** PROVIDED MATERIAL **
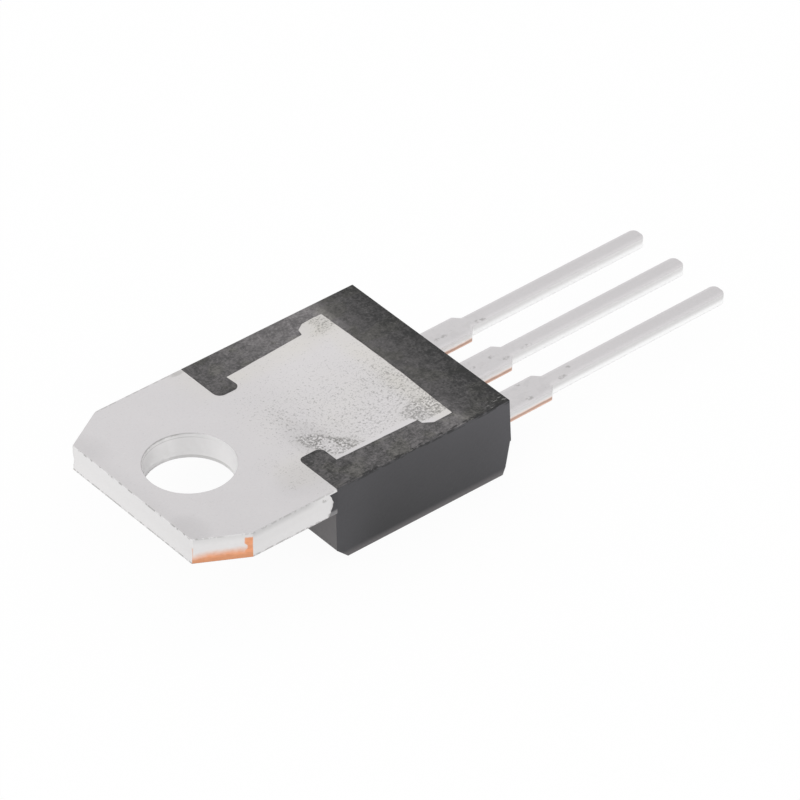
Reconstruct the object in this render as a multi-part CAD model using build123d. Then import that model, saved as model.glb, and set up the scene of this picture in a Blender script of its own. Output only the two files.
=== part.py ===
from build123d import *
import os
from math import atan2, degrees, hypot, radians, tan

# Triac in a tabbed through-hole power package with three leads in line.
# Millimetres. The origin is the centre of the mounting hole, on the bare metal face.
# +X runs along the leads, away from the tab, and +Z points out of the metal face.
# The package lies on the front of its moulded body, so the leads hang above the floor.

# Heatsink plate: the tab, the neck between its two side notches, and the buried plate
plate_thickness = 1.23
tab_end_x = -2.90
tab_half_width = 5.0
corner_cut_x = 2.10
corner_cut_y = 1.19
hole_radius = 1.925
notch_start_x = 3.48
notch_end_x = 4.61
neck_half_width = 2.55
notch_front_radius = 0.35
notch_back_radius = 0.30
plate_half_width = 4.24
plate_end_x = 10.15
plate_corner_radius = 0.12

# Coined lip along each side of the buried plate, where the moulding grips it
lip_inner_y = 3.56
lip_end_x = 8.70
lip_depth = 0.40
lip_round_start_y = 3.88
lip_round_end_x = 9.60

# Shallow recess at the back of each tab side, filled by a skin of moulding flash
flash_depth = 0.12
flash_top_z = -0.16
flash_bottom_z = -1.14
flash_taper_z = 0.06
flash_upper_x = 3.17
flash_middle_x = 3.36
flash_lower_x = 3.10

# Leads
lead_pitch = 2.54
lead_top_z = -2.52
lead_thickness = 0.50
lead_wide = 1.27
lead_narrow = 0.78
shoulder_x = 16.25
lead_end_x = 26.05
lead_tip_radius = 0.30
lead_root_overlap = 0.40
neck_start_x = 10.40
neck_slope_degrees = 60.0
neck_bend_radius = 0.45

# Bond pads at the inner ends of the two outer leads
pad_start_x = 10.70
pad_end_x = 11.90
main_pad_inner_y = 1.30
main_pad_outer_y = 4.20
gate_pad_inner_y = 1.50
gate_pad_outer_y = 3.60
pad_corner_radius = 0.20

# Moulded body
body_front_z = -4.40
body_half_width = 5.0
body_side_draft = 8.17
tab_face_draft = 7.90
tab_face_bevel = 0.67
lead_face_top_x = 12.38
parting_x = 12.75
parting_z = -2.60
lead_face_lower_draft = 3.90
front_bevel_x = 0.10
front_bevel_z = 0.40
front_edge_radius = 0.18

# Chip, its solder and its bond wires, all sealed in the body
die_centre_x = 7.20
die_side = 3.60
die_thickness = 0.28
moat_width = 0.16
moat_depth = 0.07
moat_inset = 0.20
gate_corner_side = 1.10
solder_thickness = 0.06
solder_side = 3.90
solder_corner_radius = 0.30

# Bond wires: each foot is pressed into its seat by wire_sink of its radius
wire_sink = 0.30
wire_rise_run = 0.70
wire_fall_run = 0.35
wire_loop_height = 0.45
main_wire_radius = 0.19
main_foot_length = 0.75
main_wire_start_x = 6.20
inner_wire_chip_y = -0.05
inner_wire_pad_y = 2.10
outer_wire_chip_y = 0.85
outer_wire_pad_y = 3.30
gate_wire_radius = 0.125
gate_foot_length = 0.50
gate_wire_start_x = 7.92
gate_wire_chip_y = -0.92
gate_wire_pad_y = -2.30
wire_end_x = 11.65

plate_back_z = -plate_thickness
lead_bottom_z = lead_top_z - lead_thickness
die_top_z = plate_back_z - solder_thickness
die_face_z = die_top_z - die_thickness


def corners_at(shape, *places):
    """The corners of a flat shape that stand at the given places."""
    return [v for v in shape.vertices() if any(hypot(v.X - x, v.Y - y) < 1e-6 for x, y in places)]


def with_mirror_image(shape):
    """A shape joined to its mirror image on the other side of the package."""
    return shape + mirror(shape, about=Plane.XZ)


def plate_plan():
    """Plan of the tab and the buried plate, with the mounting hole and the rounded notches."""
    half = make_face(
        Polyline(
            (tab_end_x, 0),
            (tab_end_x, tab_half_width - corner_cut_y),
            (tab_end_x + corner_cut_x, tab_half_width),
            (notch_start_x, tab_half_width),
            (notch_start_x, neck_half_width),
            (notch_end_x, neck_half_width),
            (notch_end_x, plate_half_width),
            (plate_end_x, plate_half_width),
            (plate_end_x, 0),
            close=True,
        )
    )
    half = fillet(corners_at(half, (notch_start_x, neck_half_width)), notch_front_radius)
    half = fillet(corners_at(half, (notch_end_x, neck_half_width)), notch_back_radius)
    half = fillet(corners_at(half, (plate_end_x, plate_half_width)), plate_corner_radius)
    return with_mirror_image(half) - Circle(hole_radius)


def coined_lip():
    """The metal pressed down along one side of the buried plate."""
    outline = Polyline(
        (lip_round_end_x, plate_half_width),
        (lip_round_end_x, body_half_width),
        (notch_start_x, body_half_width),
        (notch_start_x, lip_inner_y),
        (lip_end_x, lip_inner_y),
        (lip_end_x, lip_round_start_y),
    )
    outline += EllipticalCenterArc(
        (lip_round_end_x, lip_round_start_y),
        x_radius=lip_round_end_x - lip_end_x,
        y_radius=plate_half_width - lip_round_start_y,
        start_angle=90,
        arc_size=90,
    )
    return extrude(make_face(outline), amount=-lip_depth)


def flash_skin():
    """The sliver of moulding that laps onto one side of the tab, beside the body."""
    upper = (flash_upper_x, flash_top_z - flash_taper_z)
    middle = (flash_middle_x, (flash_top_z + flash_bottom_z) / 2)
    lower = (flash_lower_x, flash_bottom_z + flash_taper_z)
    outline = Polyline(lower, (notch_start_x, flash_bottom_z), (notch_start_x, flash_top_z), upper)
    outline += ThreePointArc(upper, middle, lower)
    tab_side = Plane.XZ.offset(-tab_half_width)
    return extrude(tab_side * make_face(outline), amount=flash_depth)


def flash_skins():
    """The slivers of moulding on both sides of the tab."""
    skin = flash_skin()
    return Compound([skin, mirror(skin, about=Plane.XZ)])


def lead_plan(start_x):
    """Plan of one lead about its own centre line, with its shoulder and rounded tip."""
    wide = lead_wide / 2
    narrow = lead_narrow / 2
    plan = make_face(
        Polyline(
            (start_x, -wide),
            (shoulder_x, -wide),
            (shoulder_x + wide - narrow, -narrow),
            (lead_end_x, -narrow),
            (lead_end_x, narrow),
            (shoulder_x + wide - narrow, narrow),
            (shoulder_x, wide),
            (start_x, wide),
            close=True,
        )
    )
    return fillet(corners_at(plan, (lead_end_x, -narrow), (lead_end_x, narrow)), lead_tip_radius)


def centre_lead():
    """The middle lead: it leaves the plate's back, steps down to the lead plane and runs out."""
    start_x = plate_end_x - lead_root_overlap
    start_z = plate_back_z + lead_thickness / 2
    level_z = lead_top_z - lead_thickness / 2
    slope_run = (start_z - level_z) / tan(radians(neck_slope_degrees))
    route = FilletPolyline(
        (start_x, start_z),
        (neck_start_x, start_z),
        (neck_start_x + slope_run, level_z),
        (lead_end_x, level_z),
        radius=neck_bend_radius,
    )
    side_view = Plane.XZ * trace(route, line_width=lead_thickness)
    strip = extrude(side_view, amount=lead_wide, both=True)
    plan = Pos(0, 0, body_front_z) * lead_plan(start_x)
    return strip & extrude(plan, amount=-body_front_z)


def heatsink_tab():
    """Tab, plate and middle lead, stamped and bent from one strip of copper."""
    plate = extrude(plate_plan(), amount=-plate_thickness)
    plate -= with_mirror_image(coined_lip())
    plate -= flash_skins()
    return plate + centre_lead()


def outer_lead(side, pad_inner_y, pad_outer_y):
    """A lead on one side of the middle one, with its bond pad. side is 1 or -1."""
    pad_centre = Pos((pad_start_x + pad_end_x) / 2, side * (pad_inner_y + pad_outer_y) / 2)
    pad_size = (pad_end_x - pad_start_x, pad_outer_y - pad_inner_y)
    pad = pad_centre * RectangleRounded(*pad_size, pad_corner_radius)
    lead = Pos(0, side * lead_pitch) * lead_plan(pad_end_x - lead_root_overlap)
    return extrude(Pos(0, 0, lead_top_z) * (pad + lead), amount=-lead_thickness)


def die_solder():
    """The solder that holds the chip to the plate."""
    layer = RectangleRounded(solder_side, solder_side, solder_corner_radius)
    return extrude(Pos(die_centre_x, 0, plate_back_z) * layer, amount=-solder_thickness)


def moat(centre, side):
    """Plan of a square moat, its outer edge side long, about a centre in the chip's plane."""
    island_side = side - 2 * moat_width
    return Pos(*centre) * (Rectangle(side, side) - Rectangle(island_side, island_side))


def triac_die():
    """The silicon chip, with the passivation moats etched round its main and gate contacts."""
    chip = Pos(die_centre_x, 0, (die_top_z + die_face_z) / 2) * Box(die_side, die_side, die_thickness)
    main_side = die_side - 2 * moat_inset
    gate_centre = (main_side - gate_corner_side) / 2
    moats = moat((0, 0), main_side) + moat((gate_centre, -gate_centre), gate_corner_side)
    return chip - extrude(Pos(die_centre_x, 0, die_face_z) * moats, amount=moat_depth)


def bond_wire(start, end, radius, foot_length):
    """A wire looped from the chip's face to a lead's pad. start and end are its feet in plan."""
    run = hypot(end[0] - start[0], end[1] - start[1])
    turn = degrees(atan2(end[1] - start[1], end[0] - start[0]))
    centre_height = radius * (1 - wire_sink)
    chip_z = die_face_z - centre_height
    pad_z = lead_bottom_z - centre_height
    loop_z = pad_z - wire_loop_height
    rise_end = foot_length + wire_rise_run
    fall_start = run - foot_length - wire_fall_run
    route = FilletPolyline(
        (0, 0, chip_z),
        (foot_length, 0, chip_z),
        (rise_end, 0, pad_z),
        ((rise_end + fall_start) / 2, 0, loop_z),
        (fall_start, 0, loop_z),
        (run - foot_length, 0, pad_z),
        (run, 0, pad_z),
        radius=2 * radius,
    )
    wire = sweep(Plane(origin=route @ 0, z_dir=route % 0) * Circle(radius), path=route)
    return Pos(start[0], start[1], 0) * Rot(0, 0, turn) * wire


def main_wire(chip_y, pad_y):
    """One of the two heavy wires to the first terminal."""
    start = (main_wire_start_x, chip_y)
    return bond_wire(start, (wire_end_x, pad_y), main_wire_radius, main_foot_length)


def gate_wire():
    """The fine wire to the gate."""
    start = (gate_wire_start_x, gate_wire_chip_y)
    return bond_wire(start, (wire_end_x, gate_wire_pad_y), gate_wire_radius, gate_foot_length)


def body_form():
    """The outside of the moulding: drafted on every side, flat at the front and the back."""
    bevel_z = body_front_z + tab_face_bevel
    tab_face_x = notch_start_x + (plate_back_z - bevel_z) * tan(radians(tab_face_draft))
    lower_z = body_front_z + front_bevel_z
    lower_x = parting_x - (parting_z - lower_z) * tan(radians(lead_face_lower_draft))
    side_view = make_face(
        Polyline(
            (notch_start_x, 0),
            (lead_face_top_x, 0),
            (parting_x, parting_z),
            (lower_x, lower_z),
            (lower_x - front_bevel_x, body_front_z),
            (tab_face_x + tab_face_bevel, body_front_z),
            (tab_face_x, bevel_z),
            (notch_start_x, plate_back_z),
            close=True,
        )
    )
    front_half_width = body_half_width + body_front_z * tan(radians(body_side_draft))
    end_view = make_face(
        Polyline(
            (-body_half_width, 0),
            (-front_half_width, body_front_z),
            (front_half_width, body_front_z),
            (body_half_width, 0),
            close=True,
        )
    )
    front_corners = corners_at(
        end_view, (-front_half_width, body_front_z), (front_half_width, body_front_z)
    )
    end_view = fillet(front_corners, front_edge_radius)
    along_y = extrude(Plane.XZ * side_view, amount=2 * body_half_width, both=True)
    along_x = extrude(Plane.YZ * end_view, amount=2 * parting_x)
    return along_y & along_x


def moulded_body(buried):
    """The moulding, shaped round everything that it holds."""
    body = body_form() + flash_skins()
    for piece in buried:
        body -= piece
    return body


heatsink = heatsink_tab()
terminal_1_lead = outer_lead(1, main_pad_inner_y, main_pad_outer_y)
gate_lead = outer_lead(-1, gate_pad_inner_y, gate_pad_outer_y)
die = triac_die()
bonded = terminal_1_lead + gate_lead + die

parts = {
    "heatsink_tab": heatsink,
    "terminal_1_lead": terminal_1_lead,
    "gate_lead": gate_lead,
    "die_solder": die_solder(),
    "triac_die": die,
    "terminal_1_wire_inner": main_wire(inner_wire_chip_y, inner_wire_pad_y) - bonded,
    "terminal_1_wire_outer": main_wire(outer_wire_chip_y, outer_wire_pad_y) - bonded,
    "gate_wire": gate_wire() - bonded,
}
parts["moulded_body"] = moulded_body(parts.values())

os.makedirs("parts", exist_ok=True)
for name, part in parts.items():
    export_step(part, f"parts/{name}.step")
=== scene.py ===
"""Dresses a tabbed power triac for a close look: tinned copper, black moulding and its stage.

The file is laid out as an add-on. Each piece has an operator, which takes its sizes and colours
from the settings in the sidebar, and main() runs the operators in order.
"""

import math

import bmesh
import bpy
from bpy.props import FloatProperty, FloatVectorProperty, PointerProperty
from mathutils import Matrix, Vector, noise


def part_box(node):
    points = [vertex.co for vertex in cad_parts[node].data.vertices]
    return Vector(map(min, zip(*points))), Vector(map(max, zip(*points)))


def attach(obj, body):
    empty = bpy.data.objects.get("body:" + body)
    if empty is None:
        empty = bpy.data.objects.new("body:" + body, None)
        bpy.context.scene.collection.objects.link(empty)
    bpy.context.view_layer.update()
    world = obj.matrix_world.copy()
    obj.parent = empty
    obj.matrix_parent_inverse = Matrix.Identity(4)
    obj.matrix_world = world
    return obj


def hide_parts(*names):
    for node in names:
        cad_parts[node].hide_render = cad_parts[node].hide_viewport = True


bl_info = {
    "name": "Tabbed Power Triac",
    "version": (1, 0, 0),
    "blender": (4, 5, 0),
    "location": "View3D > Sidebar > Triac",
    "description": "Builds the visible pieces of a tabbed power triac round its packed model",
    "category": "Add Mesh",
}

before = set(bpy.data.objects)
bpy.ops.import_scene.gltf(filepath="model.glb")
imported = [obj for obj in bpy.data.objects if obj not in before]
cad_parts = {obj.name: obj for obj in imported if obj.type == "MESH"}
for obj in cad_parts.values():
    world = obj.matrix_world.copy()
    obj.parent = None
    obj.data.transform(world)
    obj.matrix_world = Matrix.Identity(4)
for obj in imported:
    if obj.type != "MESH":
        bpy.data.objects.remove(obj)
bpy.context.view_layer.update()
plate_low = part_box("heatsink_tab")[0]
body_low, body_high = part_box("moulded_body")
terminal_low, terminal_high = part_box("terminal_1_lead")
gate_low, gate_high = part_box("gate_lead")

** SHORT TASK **
Transcribe, word for word, every line from the line with "heatsink = heatsink_tab()" to the line with "for node in", inclusive, and output nothing else.

** THE SOLUTION **
heatsink = heatsink_tab()
terminal_1_lead = outer_lead(1, main_pad_inner_y, main_pad_outer_y)
gate_lead = outer_lead(-1, gate_pad_inner_y, gate_pad_outer_y)
die = triac_die()
bonded = terminal_1_lead + gate_lead + die

parts = {
    "heatsink_tab": heatsink,
    "terminal_1_lead": terminal_1_lead,
    "gate_lead": gate_lead,
    "die_solder": die_solder(),
    "triac_die": die,
    "terminal_1_wire_inner": main_wire(inner_wire_chip_y, inner_wire_pad_y) - bonded,
    "terminal_1_wire_outer": main_wire(outer_wire_chip_y, outer_wire_pad_y) - bonded,
    "gate_wire": gate_wire() - bonded,
}
parts["moulded_body"] = moulded_body(parts.values())

os.makedirs("parts", exist_ok=True)
for name, part in parts.items():
    export_step(part, f"parts/{name}.step")
=== scene.py ===
"""Dresses a tabbed power triac for a close look: tinned copper, black moulding and its stage.

The file is laid out as an add-on. Each piece has an operator, which takes its sizes and colours
from the settings in the sidebar, and main() runs the operators in order.
"""

import math

import bmesh
import bpy
from bpy.props import FloatProperty, FloatVectorProperty, PointerProperty
from mathutils import Matrix, Vector, noise


def part_box(node):
    points = [vertex.co for vertex in cad_parts[node].data.vertices]
    return Vector(map(min, zip(*points))), Vector(map(max, zip(*points)))


def attach(obj, body):
    empty = bpy.data.objects.get("body:" + body)
    if empty is None:
        empty = bpy.data.objects.new("body:" + body, None)
        bpy.context.scene.collection.objects.link(empty)
    bpy.context.view_layer.update()
    world = obj.matrix_world.copy()
    obj.parent = empty
    obj.matrix_parent_inverse = Matrix.Identity(4)
    obj.matrix_world = world
    return obj


def hide_parts(*names):
    for node in names:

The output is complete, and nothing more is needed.